Delivery – Transmission of the weapon to the targeted environment. The three most prevalent delivery vectors for weaponized payloads by APT actors, for the years 2004-2010, are email attachments, compromised websites, and USB removable media.

Here is our first significant difference for ICS. Very few ICS networks allow email or web browsing so those mechanisms are not likely for a direct delivery; however, they could be used to get to the business network where the attacker can attempt to move laterally and/or repeat the kill chain phases iteratively to gain access to the ICS.

USB, on the other hand, is a viable delivery mechanism for ICS based on our observation and the Stuxnet precedent for ICS. This is the most likely delivery mechanism for a non-iterative, direct ICS attack. A topic that I find increasingly interesting is the idea of a physical compromise as the delivery mechanism – e.g. manual insertion of the payload by accessing an unmanned remote location. The objective for this type of attack may not even be related to the control system, the ICS network may just be a conduit for accessing more lucrative information on the business network.

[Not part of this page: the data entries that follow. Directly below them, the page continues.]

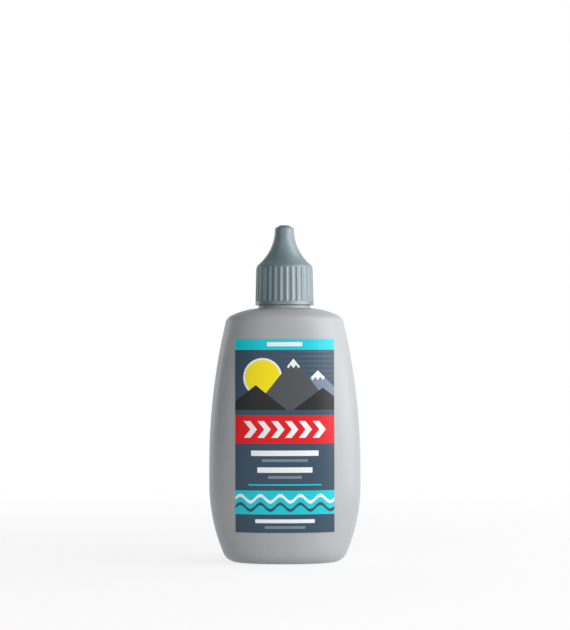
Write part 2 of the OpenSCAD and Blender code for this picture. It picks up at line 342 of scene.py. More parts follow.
@dataclass
class BottleShape:
    """Sizes of the blown bottle, with the methods that work out its skin and mesh."""

    width: float
    depth: float
    rim_height: float
    shoulder_height: float = 95.45
    waist_low: float = 29.0
    waist_high: float = 36.0
    lower_side_radius: float = 66.5
    upper_side_radius: float = 236.0
    base_corner_radius: float = 5.2
    shoulder_radius: float = 27.8
    shoulder_corner_radius: float = 4.0
    section_power: float = 2.3
    wall: float = 1.2
    foot_width: float = 2.0
    push_up: float = 1.4
    neck_radius: float = 8.3
    neck_wall: float = 1.5
    collar_step: float = 1.5
    collar_height: float = 1.0
    dome_inset: float = 0.4
    dome_fall: float = 1.25
    columns: int = 168
    recess_rows: int = 14
    collar_fillet: float = 0.25
    seam_height: float = 0.09
    seam_width: float = 0.16
    pinch_height: float = 0.35
    pinch_width: float = 0.45
    thread_rise: float = 3.75

    def __post_init__(self) -> None:
        """Works out the thread's start and the centres of the arcs that make the outline."""
        self.thread = Thread(start=self.shoulder_height + self.collar_height + self.thread_rise)
        half = self.width / 2
        self.shoulder_flat = self.neck_radius - self.dome_inset
        self.lower_centre = (half - self.lower_side_radius, self.waist_low)
        self.upper_centre = (half - self.upper_side_radius, self.waist_high)
        self.dome_centre = (self.shoulder_flat, self.shoulder_height - self.shoulder_radius)
        reach = self.lower_side_radius - self.base_corner_radius
        rise = self.waist_low - self.base_corner_radius
        self.base_corner = (self.lower_centre[0] + math.sqrt(reach**2 - rise**2), self.base_corner_radius)
        self.shoulder_corner = self.crossing(
            self.dome_centre,
            self.shoulder_radius - self.shoulder_corner_radius,
            self.upper_centre,
            self.upper_side_radius - self.shoulder_corner_radius,
        )
        self.side_end = bearing(self.upper_centre, self.shoulder_corner)
        side_reach = self.upper_side_radius * math.cos(math.radians(self.side_end))
        self.shoulder_start = self.upper_centre[0] + side_reach

    @staticmethod
    def crossing(
        first: tuple[float, float], first_radius: float, second: tuple[float, float], second_radius: float
    ) -> tuple[float, float]:
        """The upper crossing of two circles, of which the second lies to the left.

        The line between the centres is cut at the length that leaves equal powers, and the crossing lies
        square off it by what is left of the first radius.

        Args:
            first: Centre of the first circle.
            first_radius: Its radius.
            second: Centre of the second circle.
            second_radius: Its radius.

        Returns:
            The crossing.
        """
        gap = np.subtract(second, first)
        distance = float(np.linalg.norm(gap))
        along = (first_radius**2 - second_radius**2 + distance**2) / (2 * distance)
        across = math.sqrt(first_radius**2 - along**2)
        unit = gap / distance
        point = np.array(first) + along * unit + across * np.array((unit[1], -unit[0]))
        return float(point[0]), float(point[1])

    def outline(self, inset: float) -> np.ndarray:
        """Right half of the front outline, from foot to neck, as arcs that touch each other.

        Args:
            inset: How far the outline is drawn in.

        Returns:
            Half-width and height of each row.
        """
        corner_end = bearing(self.lower_centre, self.base_corner)
        dome_start = bearing(self.dome_centre, self.shoulder_corner)
        shoulder_corner_radius = self.shoulder_corner_radius - inset
        return np.vstack(
            (
                arc(self.base_corner, self.base_corner_radius - inset, -90, corner_end, 12),
                arc(self.lower_centre, self.lower_side_radius - inset, corner_end, 0, 18)[1:],
                arc(self.upper_centre, self.upper_side_radius - inset, 0, self.side_end, 26),
                arc(self.shoulder_corner, shoulder_corner_radius, self.side_end, dome_start, 14)[1:],
                arc(self.dome_centre, self.shoulder_radius - inset, dome_start, 90, 14)[1:],
            )
        )

    def drawn_in(self, half_width: np.ndarray) -> np.ndarray:
        """How far the shoulder has drawn in at a half-width: 0 at the side and 1 at the neck."""
        span = self.shoulder_start - self.shoulder_flat
        return np.clip((self.shoulder_start - half_width) / span, 0.0, 1.0)

    def section_depth(self, half_width: np.ndarray, height: np.ndarray, inset: float) -> np.ndarray:
        """Half-depth of the section at each row: round at the foot, straight up the front and domed above.

        Args:
            half_width: Half-widths of the rows.
            height: Heights of the rows.
            inset: How far the skin is drawn in.

        Returns:
            The half-depths.
        """
        full = self.depth / 2
        corner = self.base_corner_radius
        low = full - corner + np.sqrt(np.maximum(0, (corner - inset) ** 2 - (corner - height) ** 2))
        share = self.drawn_in(half_width + inset)
        high = full - inset - (full - self.shoulder_flat) * share**self.dome_fall
        upper_start = self.shoulder_corner[1] - self.shoulder_corner_radius
        return np.where(height < corner, low, np.where(height < upper_start, full - inset, high))

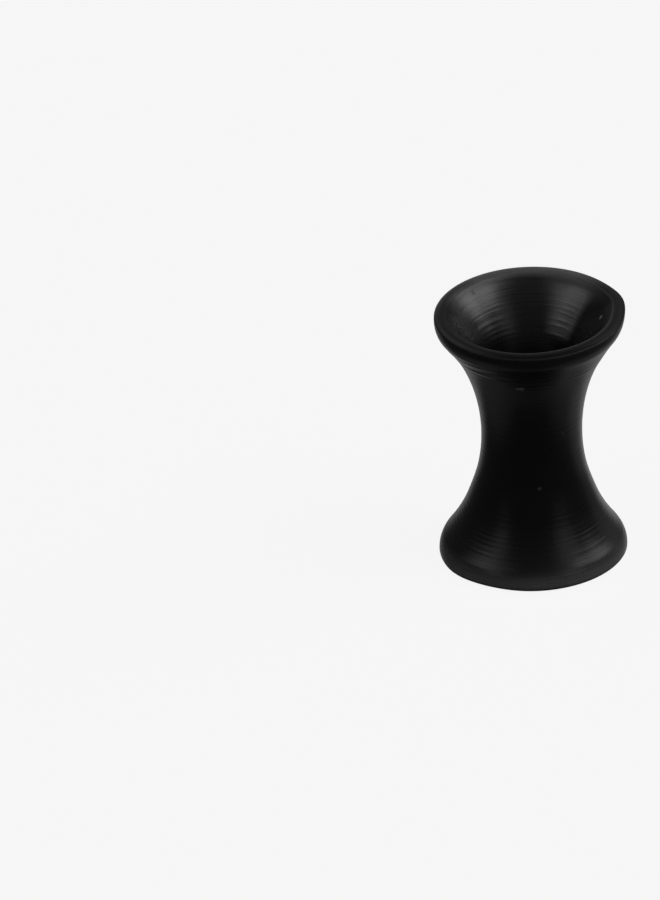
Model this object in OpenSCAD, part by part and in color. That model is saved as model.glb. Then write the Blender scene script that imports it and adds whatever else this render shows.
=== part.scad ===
// Silicone flesh tunnel: a double-flared hollow plug for a stretched ear lobe.
// One moulded piece, standing on its lower rim. Millimetres, +Z up along the axis,
// origin on the axis in the plane of the lower rim.

/* [Body] */
// Gauge: outer diameter at the waist, where the lobe sits
gauge_d = 4; // [3:0.1:6]
// Outer diameter of each flare at its widest
flare_d = 7.55; // [7.2:0.05:9]
// Overall length from rim to rim
length = 10.7; // [9:0.1:14]
// Radius of the rounded shoulder between the saddle and the rim
shoulder_r = 1.1; // [0.7:0.05:1.4]

/* [Rim] */
// How far inside the flare's widest circle the rim's crest begins
crest_inset = 0.375; // [0.35:0.005:0.45]
// Width of the flat band, on which the tunnel stands
crest_w = 0.06; // [0.04:0.01:0.1]
// Radius of the crown that rounds from the crest towards the rim's outer edge
crown_r = 0.6; // [0.5:0.05:1]
// Radius of the small outer edge of the rim
rim_edge_r = 0.08; // [0.05:0.01:0.12]
// Radius of the rounded edge that leads from the crest into the funnel
mouth_edge_r = 0.25; // [0.2:0.05:0.4]

/* [Hole] */
// Diameter of the straight throat of the hole
throat_d = 2.5; // [1.6:0.1:2.6]
// Length of the straight throat
throat_len = 1.4; // [1:0.1:3]

/* [Hidden] */
$fn = 180;
waist_r = gauge_d / 2;
flare_r = flare_d / 2;
crest_r = flare_r - crest_inset;
throat_r = throat_d / 2;
half_len = length / 2;
half_throat = throat_len / 2;
// Overshoot of a cut past the face that it opens
over = 0.1;
// Overlap of two arcs that touch, so that they meet in one clean edge
seam = 0.0001;

// The profile is laid out from mid-length as places [r, z], r out from the axis.
// These are the centres of its round stretches at the upper end, and what follows from them.
crown_at = [crest_r + crest_w, half_len - crown_r];
mouth_edge_at = [crest_r, half_len - mouth_edge_r];
// The rim's outer edge touches the crown from inside and the flare's widest circle
rim_edge_run = flare_r - rim_edge_r - crown_at[0];
rim_edge_rise = sqrt(pow(crown_r - rim_edge_r + seam, 2) - pow(rim_edge_run, 2));
rim_edge_at = crown_at + [rim_edge_run, rim_edge_rise];
// The shoulder starts at the widest point, level with the centre of the rim's outer edge
shoulder_at = [flare_r - shoulder_r, rim_edge_at[1]];
// The saddle is one arc centred at mid-length that meets both shoulders tangentially
saddle_gap = waist_r - shoulder_at[0];
saddle_r = (pow(shoulder_at[1], 2) + pow(saddle_gap, 2) - pow(shoulder_r - seam, 2))
    / (2 * (shoulder_r - seam - saddle_gap));
saddle_at = [waist_r + saddle_r, 0];
saddle_end = point_between(saddle_at, shoulder_at, saddle_r);
// The funnel is one arc that leaves the throat straight and touches the mouth's edge from outside
funnel_run = mouth_edge_at[1] - half_throat;
funnel_rise = mouth_edge_at[0] - throat_r;
funnel_r = (pow(funnel_run, 2) + pow(funnel_rise, 2) - pow(mouth_edge_r - seam, 2))
    / (2 * (funnel_rise - mouth_edge_r + seam));
funnel_at = [throat_r + funnel_r, half_throat];

// The point at a distance from one place towards another
function point_between(from, to, distance) = from + (to - from) * distance / norm(to - from);
// The same place at the upper end (side 1) or the lower end (side -1)
function at_end(place, side) = [place[0], side * place[1]];
// A list of places at one end
function all_at_end(places, side) = [for (place = places) at_end(place, side)];

// The rim at one end: its crown, its small outer edge and the shoulder behind it
module rim_outline(side) {
    intersection() {
        translate(at_end(crown_at, side)) circle(r = crown_r);
        polygon(all_at_end([
            [crown_at[0], rim_edge_at[1]],
            rim_edge_at,
            point_between(crown_at, rim_edge_at, crown_r + over),
            [flare_r, half_len + over],
            [crown_at[0], half_len + over]
        ], side));
    }
    translate(at_end(rim_edge_at, side)) circle(r = rim_edge_r);
    intersection() {
        translate(at_end(shoulder_at, side)) circle(r = shoulder_r);
        translate([shoulder_at[0], -shoulder_at[1]]) square([shoulder_r + over, 2 * shoulder_at[1]]);
    }
}

// Everything within the outer surface, from the axis out to the saddle, shoulders and rims
module outer_outline() {
    upper_end = [saddle_end, rim_edge_at, [crown_at[0], half_len], [0, half_len]];
    difference() {
        polygon(concat(
            upper_end,
            [for (i = [len(upper_end) - 1 : -1 : 0]) at_end(upper_end[i], -1)]
        ));
        translate(saddle_at) circle(r = saddle_r);
    }
    for (side = [-1, 1]) rim_outline(side);
}

// The wall that rounds into the hole at one end, from the throat to the crest of the rim
module funnel_wall(side) {
    intersection() {
        translate(at_end(funnel_at, side)) circle(r = funnel_r);
        polygon(all_at_end([
            funnel_at,
            [0, half_throat],
            [0, half_len],
            point_between(funnel_at, mouth_edge_at, funnel_r + over)
        ], side));
    }
    translate(at_end(mouth_edge_at, side)) circle(r = mouth_edge_r);
}

// The hole's profile: the straight throat and a funnel that opens at each end
module hole_outline() {
    translate([-over, -half_len]) square([throat_r + over, length]);
    for (side = [-1, 1])
        difference() {
            polygon(all_at_end([
                [-over, half_throat],
                [crest_r, half_throat],
                [crest_r, half_len + over],
                [-over, half_len + over]
            ], side));
            funnel_wall(side);
        }
}

// The whole moulded piece
module tunnel() {
    color([0.07, 0.07, 0.075])
        translate([0, 0, half_len])
            rotate_extrude()
                difference() {
                    outer_outline();
                    hole_outline();
                }
}

tunnel();
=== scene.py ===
"""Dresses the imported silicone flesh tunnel: a lathed skin with its mould rings, and the studio round it."""

import logging
import math
from dataclasses import dataclass
from enum import Enum
from typing import Optional, Union

import bpy
import numpy as np
from mathutils import Matrix, Vector


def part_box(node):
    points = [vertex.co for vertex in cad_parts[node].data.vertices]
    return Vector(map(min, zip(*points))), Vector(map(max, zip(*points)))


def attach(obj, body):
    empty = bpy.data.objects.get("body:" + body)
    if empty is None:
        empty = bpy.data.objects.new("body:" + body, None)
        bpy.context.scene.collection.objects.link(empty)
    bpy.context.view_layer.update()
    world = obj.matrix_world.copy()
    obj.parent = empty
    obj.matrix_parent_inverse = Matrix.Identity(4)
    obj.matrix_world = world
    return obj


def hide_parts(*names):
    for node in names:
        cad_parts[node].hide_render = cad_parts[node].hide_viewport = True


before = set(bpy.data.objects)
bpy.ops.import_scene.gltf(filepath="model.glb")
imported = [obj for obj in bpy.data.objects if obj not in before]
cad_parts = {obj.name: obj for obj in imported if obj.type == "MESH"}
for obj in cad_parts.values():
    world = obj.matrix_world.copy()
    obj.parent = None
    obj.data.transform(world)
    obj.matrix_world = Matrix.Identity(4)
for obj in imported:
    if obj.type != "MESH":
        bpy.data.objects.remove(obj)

log = logging.getLogger("flesh_tunnel")

MM = 0.001
# A reach in degrees so wide that a ridge or a bump runs evenly all round
ALL_ROUND = 1000.0
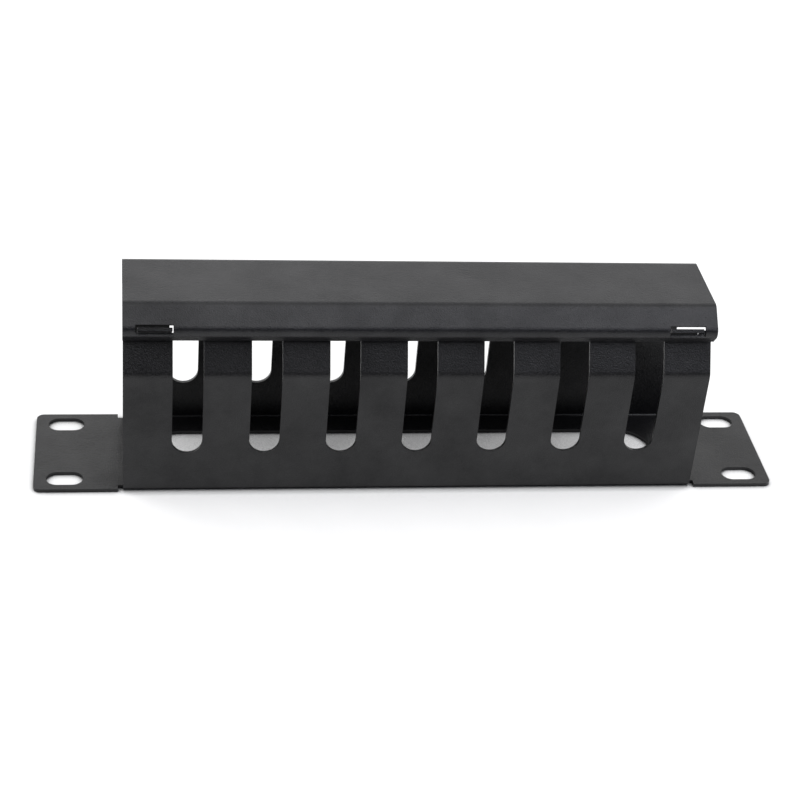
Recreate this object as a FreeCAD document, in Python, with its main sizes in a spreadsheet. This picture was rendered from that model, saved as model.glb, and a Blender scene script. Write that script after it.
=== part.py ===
import FreeCAD, Part
import math
import os
import Sketcher
from FreeCAD import Vector

# Horizontal cable manager, one rack unit high, for a ten inch rack: a steel channel with finger
# walls and rack ears, folded from one sheet, and a folded steel cover that clips onto it.
# X runs along the panel, Y across it and Z out of the rack, from the panel's back face at Z = 0.
# The origin is the centre of the panel's back face. Lengths are millimetres, angles degrees.

SIZES = [
    # name, value, what it is
    ("panel_length", 254.0, "ten inch rack panel, over both ears"),
    ("panel_height", 44.0, "one rack unit, less play"),
    ("panel_corner_radius", 2.5, "outer corners of the ears"),
    ("steel_thickness", 1.2, "sheet of the channel"),
    ("bend_inner_radius", 0.8, "inside radius of the channel's tight bends"),
    ("mount_inset", 10.25, "from a panel end to its rack slots' centres"),
    ("mount_spacing", 31.75, "rack slot centres across the panel"),
    ("mount_slot_length", 12.3, "rack slot, end to end"),
    ("mount_slot_width", 7.2, "rack slot, across"),
    ("channel_length", 194.8, "length of the finger walls"),
    ("channel_width", 43.6, "over the outer faces of the two walls"),
    ("relief_width", 1.7, "bend relief notch beside each wall end"),
    ("relief_depth", 2.2, "bend relief notch, from the ear's edge"),
    ("opening_length", 178.0, "cable opening in the back, end to end"),
    ("opening_width", 23.0, "cable opening in the back, across"),
    ("finger_slots", 7, "cable slots in each wall"),
    ("finger_end_width", 15.9, "width of the four end fingers"),
    ("finger_slot_width", 10.0, "width of a cable slot"),
    ("finger_slot_floor", 15.4, "height of a cable slot's round bottom"),
    ("lean_height", 46.0, "height at which the fingers start to lean in"),
    ("lean_angle", 31.0, "lean of the finger ends from upright"),
    ("lean_inner_radius", 3.2, "inside radius of the lean's bend"),
    ("finger_end_length", 15.2, "leaning length of a finger, from its bend to its tip"),
    ("hook_reach", 14.2, "leaning length below a latch tab, from bend to bend"),
    ("tab_relief_depth", 1.4, "relief cut beside a latch tab, below the tab's bend"),
    ("tab_relief_width", 0.6, "relief cut beside a latch tab, between it and the finger's outer part"),
    ("tab_length", 7.7, "latch tab, from its bend to its end"),
    ("tab_angle", 33.5, "rise of the latch tab from level"),
    ("tab_width", 11.0, "width of a latch tab"),
    ("tab_inset", 0.25, "from an end finger's inner edge to its latch tab"),
    ("latch_inner_play", 0.3, "free space in a latch slot at the tab's inner end"),
    ("latch_outer_play", 0.8, "free space in a latch slot at the tab's outer end"),
    ("cover_thickness", 1.0, "sheet of the cover"),
    ("cover_overhang", 0.2, "cover, past each end of the finger walls"),
    ("cover_inner_radius", 2.0, "inside radius of the cover's bends"),
    ("lip_length", 10.55, "sloping side of the cover, from bend to bend"),
    ("lip_angle", 42.6, "fall of the cover's side from level"),
    ("flange_length", 6.1, "inward edge of the cover, from its bend to its edge"),
    ("flange_angle", 39.0, "lean of the cover's inward edge from upright"),
    ("bulge_reach", 0.86, "cover's side bend, out past a tab's end"),
    ("bulge_drop", 0.63, "cover's side bend, below a tab's end"),
    ("latch_above", 3.2, "latch slot, from the side bend up the sloping side"),
    ("latch_below", 1.9, "latch slot, from the side bend down the inward edge"),
    ("cut_margin", 2.0, "how far a cutting outline passes the sheet's outer face"),
]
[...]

Since performing security assessments for ICS networks on a regular basis, I have strongly held that analysis of attack scenarios is a good way to help validate security controls and supplement traditional compliance and assessment activities. Keep in mind, however, that attack scenarios and the Cyber Kill Chain focus on intentional attacks, which are just one of many risks that should be considered when securing an ICS network. You still need all the foundational elements of a good security program – strong policies and procedures, technical controls, physical security, etc.  The Cyber Kill Chain does not replace these foundational security elements but it can clearly lend additional perspective and be a central part of an intelligence-driven security approach for any network, including ICS.